The HWM for memory is there to assist you so that you don’t run out of memory. It is not a requirement for you to set it to 60% or any other value - you can set it higher than stop-writes, for example, and then evictions will never happen. You can also give your objects a ‘never-expire’ TTL, and then too, evictions will not happen, even when the HWM is breached. See:

Here are a couple of scenarios HWM helps you avoid:

  • You write objects with a very short TTL at a faster rate than expired objects are being cleaned up. Triggering evictions when the HWM for memory is crossed gives a buffer between this event and stop-writes for more aggressive cleanup via evictions.
  • You need enough space for the cluster to operate in a node-down situation.

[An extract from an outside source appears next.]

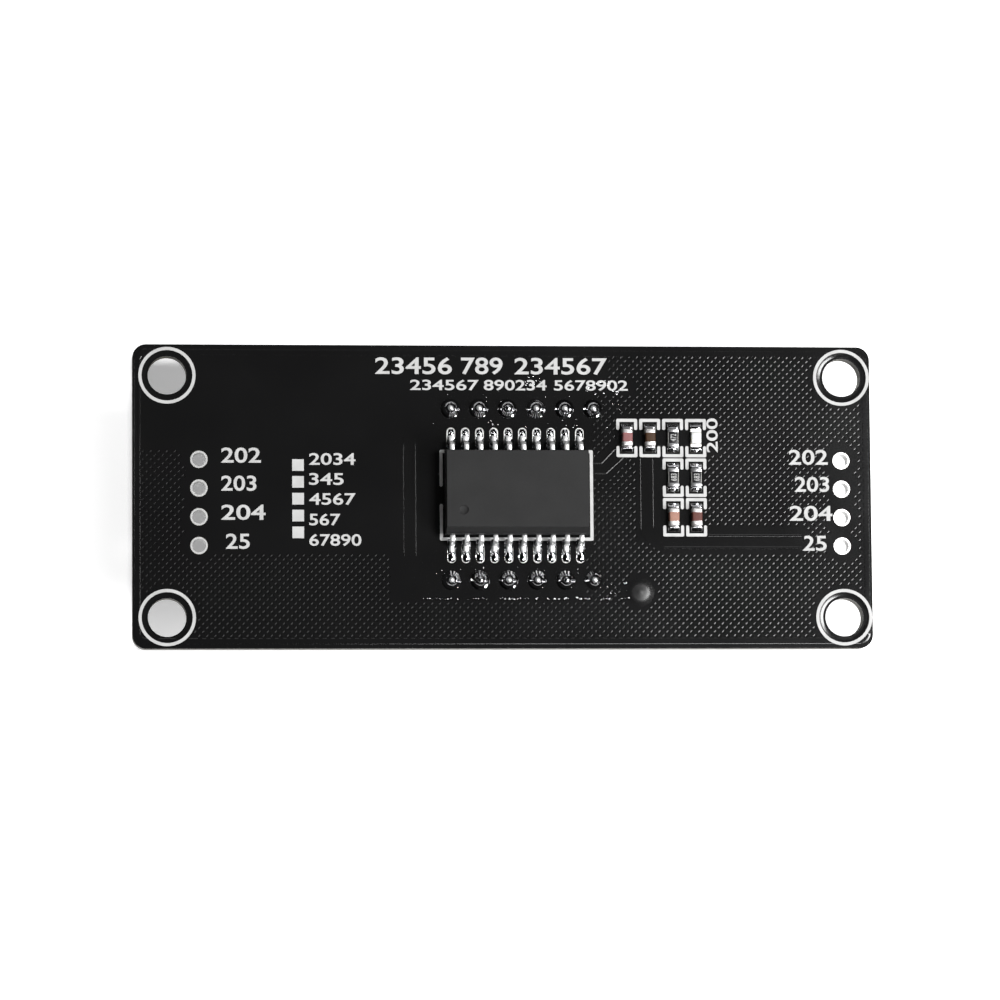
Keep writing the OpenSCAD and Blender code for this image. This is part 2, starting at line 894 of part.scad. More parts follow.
module capacitor_ends(i) {
    color("#d6d4d2")
        at_small_part(CAPACITORS[i - 1])
            metal_ends(capacitor_height, capacitor_end);
}

module resistor_ceramic(i) {
    color("#e8e6e0")
        at_small_part(RESISTORS[i - 1])
            small_core(resistor_height);
}

module resistor_glaze(i) {
    color("#222224")
        at_small_part(RESISTORS[i - 1])
            translate([0, 0, resistor_height - end_thickness])
                block(small_width - 2 * end_thickness, small_length - 2 * resistor_end, resistor_glaze);
}

module resistor_ends(i) {
    color("#d6d4d2")
        at_small_part(RESISTORS[i - 1])
            metal_ends(resistor_height, resistor_end);
}

module power_light_base() {
    color("#efeee8")
        at_small_part(POWER_LIGHT)
            small_core(light_base_height);
}

module power_light_ends() {
    color("#d9c98a")
        at_small_part(POWER_LIGHT)
            metal_ends(light_base_height, light_end_length);
}

module power_light_lens() {
    color("#f7f5ee")
        at_small_part(POWER_LIGHT)
            translate([0, 0, light_base_height - end_thickness])
                linear_extrude(light_lens_height, slices = 1, segments = 1, scale = [1, light_lens_taper])
                    square([small_width - 2 * end_thickness, light_lens_length], center = true);
}

// The hollow fillet of solder from a part's metal end to the outer end of its pad
module end_solder(height) {
    reach = small_pad_gap / 2 + small_pad_length - small_length / 2;
    translate([-small_width / 2, small_length / 2, 0])
        difference() {
            cube([small_width, reach, height]);
            translate([-fit_overrun, reach, reach])
                rotate([0, 90, 0])
                    cylinder(r = reach - small_solder_lip, h = small_width + 2 * fit_overrun);
        }
}

module small_part_solder() {
    color("#a9a9ab")
        for (side = [-1, 1]) {
            for (p = concat(CAPACITORS, RESISTORS))
                at_small_part(p)
                    on_side(side)
                        end_solder(small_solder_height);
            at_small_part(POWER_LIGHT)
                on_side(side)
                    end_solder(light_base_height);
        }
}

board_laminate();
component_side_mask();
display_side_mask();
component_side_print();
display_side_print();
connector_plating(header_x[0]);  // left_connector_plating
connector_plating(header_x[1]);  // right_connector_plating
pin_plating(pin_row_y[1]);  // upper_pin_plating
pin_plating(pin_row_y[0]);  // lower_pin_plating
chip_pads();
small_part_pads();
display_housing();
digit_light_pipes(0);  // digit_1_light_pipes
digit_light_pipes(1);  // digit_2_light_pipes
digit_light_pipes(2);  // digit_3_light_pipes
digit_light_pipes(3);  // digit_4_light_pipes
display_light_dies();
display_inner_board();
display_back_resin();
display_pins(pin_row_y[1]);  // upper_display_pins
display_pins(pin_row_y[0]);  // lower_display_pins
pin_solder(pin_row_y[1]);  // upper_pin_solder
pin_solder(pin_row_y[0]);  // lower_pin_solder
driver_chip_body();
driver_chip_leads(1);  // driver_chip_upper_leads
driver_chip_leads(-1);  // driver_chip_lower_leads
lead_solder(1);  // upper_lead_solder
lead_solder(-1);  // lower_lead_solder
capacitor_ceramic(1);  // capacitor_1_ceramic
capacitor_ends(1);  // capacitor_1_ends
capacitor_ceramic(2);  // capacitor_2_ceramic
capacitor_ends(2);  // capacitor_2_ends
capacitor_ceramic(3);  // capacitor_3_ceramic
capacitor_ends(3);  // capacitor_3_ends
capacitor_ceramic(4);  // capacitor_4_ceramic
capacitor_ends(4);  // capacitor_4_ends
resistor_ceramic(1);  // resistor_1_ceramic
resistor_glaze(1);  // resistor_1_glaze
resistor_ends(1);  // resistor_1_ends
resistor_ceramic(2);  // resistor_2_ceramic
resistor_glaze(2);  // resistor_2_glaze
resistor_ends(2);  // resistor_2_ends
resistor_ceramic(3);  // resistor_3_ceramic
resistor_glaze(3);  // resistor_3_glaze
resistor_ends(3);  // resistor_3_ends
power_light_base();
power_light_lens();
power_light_ends();
small_part_solder();
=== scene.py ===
# %% [markdown]
# # A seven segment display module, seen from its component side
# The object is a black circuit board, 65.6 mm long, that lies on the face of a four-digit display.
# What shows from above is the back of the board: solder mask, white print, a driver chip, some small
# chip parts and the solder of the display's pins. The CAD solids are loaded as a fixed frame, and this
# script gives them their finish and adds what is too fine for them.

# %% Load the frame and keep its box
import math
import random
import bmesh
import bpy
from mathutils import Matrix, Vector


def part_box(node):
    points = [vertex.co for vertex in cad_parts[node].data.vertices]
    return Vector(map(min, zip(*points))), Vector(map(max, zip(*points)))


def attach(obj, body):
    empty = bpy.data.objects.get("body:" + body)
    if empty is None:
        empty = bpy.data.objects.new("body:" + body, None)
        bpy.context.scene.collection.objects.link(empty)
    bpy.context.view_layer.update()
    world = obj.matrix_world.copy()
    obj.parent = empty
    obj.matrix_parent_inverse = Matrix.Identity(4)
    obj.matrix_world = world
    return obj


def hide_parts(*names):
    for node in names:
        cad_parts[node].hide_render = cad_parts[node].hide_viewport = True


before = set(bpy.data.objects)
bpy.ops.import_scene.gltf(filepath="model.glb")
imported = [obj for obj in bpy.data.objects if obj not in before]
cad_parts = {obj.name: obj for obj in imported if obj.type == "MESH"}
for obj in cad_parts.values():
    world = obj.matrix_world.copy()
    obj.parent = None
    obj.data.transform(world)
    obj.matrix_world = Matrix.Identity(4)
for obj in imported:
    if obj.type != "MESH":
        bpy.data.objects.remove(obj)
bpy.ops.object.select_all(action="DESELECT")
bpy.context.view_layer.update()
MM = 0.001
print("loaded", len(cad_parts), "nodes")

# %% [markdown]
# ## Camera
# The photograph was taken from almost straight above, with a long lens. On the real bench the camera
# leaned five degrees to the left and six to the front. A camera can be aimed by hand or by numbers; here
# three turns are used, because they come straight from fitting the standard 2.54 mm and 1.27 mm pitches
# to the photograph.

# %% Camera
BOARD_TOP = 9.6 * MM
LENS_DISTANCE = 450 * MM
LENS_LENGTH = 183.24
SENSOR_WIDTH = 36
TURN_Y = math.radians(5.388)
TURN_X = math.radians(-5.647)
TURN_Z = math.radians(0.441)
AIM_RIGHT = 0.368 * MM
AIM_UP = 0.294 * MM


def add_camera():
    """Aims the camera at the middle of the board's top, with the photograph's three turns."""
    turn = (Matrix.Rotation(-TURN_Y, 3, "Y")
            @ Matrix.Rotation(-TURN_X, 3, "X")
            @ Matrix.Rotation(-TURN_Z, 3, "Z"))
    place = Vector((0, 0, BOARD_TOP)) + turn @ Vector((-AIM_RIGHT, -AIM_UP, LENS_DISTANCE))
    bpy.ops.object.camera_add()
    camera = bpy.context.active_object
    camera.matrix_world = Matrix.Translation(place) @ turn.to_4x4()
    camera.data.lens = LENS_LENGTH
    camera.data.sensor_width = SENSOR_WIDTH
    camera.data.clip_start = 0.01
    bpy.context.scene.camera = camera
    return camera


camera = add_camera()
print("camera at", [round(v / MM) for v in camera.location], "mm")

# %% [markdown]
# ## Floor and light
# The board is glossy black, so what it reflects matters more than what lights it. The sky is dim, and
# brightens slowly overhead towards the right, which gives the flat mask its faint gradient. A soft light
# high on the right, a little off the mirror direction, makes flat satin tin nearly white. A strip light
# lower down, near the front, gives each solder joint its bright crescent at the lower right and lights the
# grid on the right; a weak one beside it lights the grid on the left. Others on the left, in front and
# behind add the small ticks round each joint and the thin lines along the copper. The floor glows, and its
# glow is painted shade: it is weak under the board, so that the holes look into painted shade, and strong
# beyond the board's edge, where it paints out the board's shadow.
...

I suggest using the equations above, and aim (as you suggested) for a point between 80-85% DRAM utilization with k nodes down. When you have more nodes in the cluster you can set the HWM for memory higher, as each node going down takes out a smaller fraction of the total capacity. So, you’re right to suggest the HWM for memory on a 3-node cluster should be actually be something around 56% (making it 85% after the node goes down).

On a 5-node cluster, n = 5, k = 1 80% * 4 / 5 = 64% and 85% * 4 / 5 = 68% . The high-water-memory-pct being set on the range between those would be safe.

Default settings are there to give you good performance and decent operational margins out of the box, but you should tune things to your particular cluster (hardware and number of nodes).